Chapter 1. How We Got Here - Post B
Then came the Industrial Revolution, driven by cheap steel and a flood of new inventions. Wealth grew in steel, industrial machinery, and transportation. The infrastructure change to railroads, shipping, and the telegraph. Important economic indicators shifted to coal, iron and steel production, patent applications, and railroad operating income.
Great family fortunes were built in these new areas – well-known names like Morgan, Bessemer, Vanderbilt, Astor, Carnegie, Rockefeller. Although investors could still make money buying and selling in the agrarian economy, it was much easier to get the wind at their backs investing in the new areas side-by-side with the entrepreneurs.
After World War I, the United States and most of the developed world shifted to mass production and consumer-based economies, thanks in some measure to Henry Ford. The economic driver changed to cheap energy – especially oil. The middle class grew faster with enough income and an enabling technology (the automobile) to move out of the noisy polluted cities. People did not have to live within walking distance of the factory anymore.
At that point, the growth industries changed to autos, housing, and retailing. The infrastructure shifted to highways, airports, telephones, and broadcasting. The important economic indicators changed to retail sales, auto sales, housing starts, and capacity utilization.
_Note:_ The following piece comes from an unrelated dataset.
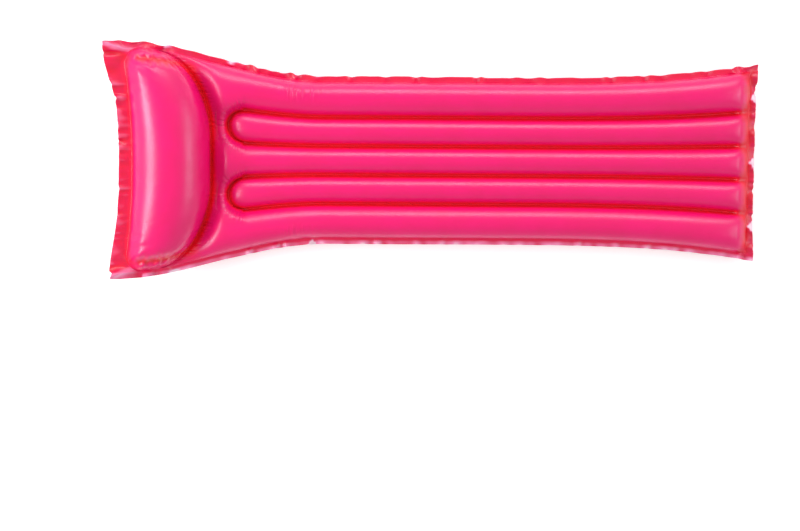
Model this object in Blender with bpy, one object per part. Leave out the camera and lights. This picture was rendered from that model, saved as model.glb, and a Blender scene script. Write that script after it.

Again, new family fortunes were built in these areas. Automobile families were the royalty of the Midwest. Home-building created many multimillionaires after World War II. The Waltons (Walmart) success story may be the last example that era. Again, investors made the highest returns by focusing on the rapid growth opportunities in the new economy.
Then came the technology economy. As with all generalizations it's easy to argue about when the digital age began. IBM introduced the first commercial mainframe computer, the 704, in 1954. Digital Equipment, the leading minicomputer company, was founded in 1957 and introduced the PDP-8 in 1965. But it was the demands of the Department of Defense plus NASA that drove the process of miniaturization to the point where Fairchild and Texas Instruments invented semiconductors and Intel, descendant of Fairchild, gave birth to the Intel 4004 microprocessor on November 15, 1971.
Microprocessors powered the digital watches and handheld calculators of the mid-1970s. Apple introduced the Apple I, their first commercial PC for hobbyists, in 1976. A year later they introduced the Apple II. By the late 1970s, personal computers were spreading by the hundreds of thousands. Apple computers could even be seen on the desks of non-wonks in ordinary companies.
But this was not yet the Age of Empowerment, when anyone could buy a personal computer for less than $2,000 and make it do useful things. It took IBM, the dominant mainframe manufacturer, to put the Good Housekeeping seal of approval on personal computers by coming out with its own in 1981, clearly marking the latest change in the economy.
The economic driver changed to ever-cheaper semiconductors that underlie all the advances in computing and communications. There were almost unbelievable price drops in semiconductor chips. The late Gordon Moore, a cofounder of both Fairchild Semiconductor and Intel, propounded Moore's Law in 1965:
The cost of making a semiconductor drops 50% every two years.